Chester Arthur was a loyal Yankee.  He had been born in Vermont and lived most of his early life there and in the state of New York.  During the Civil War he served with the New York State militia, receiving the rank of brigadier general a few months before Fort Sumter.  The following year he became inspector general and then quartermaster general.

Governor Edwin D. Morgan later said of Arthur: “During the first two years of the Rebellion he was my chief reliance in the duties of equipping and transporting troops and munitions of war.  In the position of Quarter Master General he displayed not only great executive ability and unbending integrity, but great knowledge of Army Regulations.”  The Governor added one more commendation: “He can say No (which is important) without giving offense.”
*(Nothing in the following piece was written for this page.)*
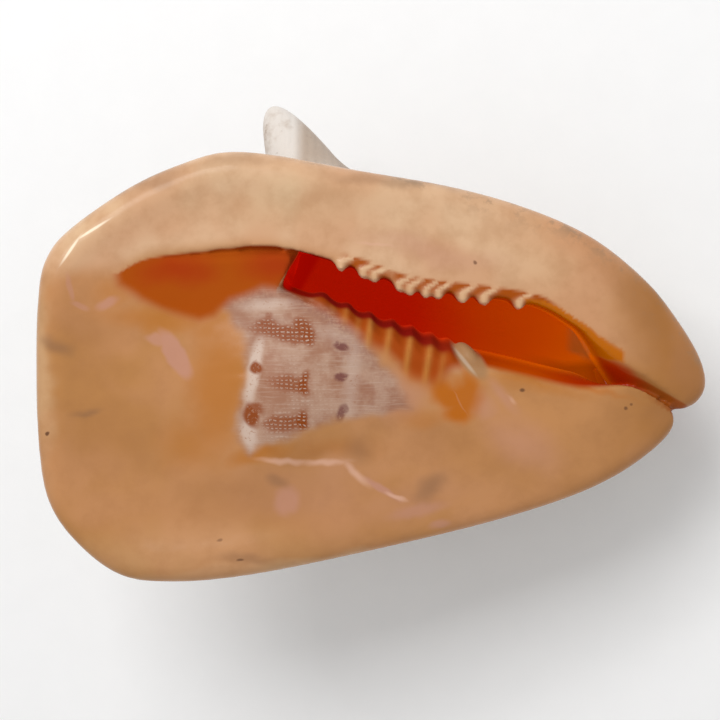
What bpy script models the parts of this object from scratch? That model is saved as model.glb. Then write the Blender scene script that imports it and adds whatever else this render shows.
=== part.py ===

These remarks by Governor Morgan, sent to President Grant long after Arthur’s military service, probably gave Grant confidence that Arthur was the right man to be appointed Collector of the Port of New York.  Perhaps Grant even knew that Arthur had saved the government $43,174.13 by his wise management of taxpayer funds during the Civil War.  Surely here was a paragon of Yankee virtue.

But the Arthur who had been the able, honest, and thrifty quartermaster general during the 1860’s had in the 1870’s devolved into one of Senator Roscoe Conkling’s lieutenants.  Conkling was the leader of the Stalwart faction of the Republican Party, and neither Conkling nor Arthur wanted the kind of civil service reform that was coming.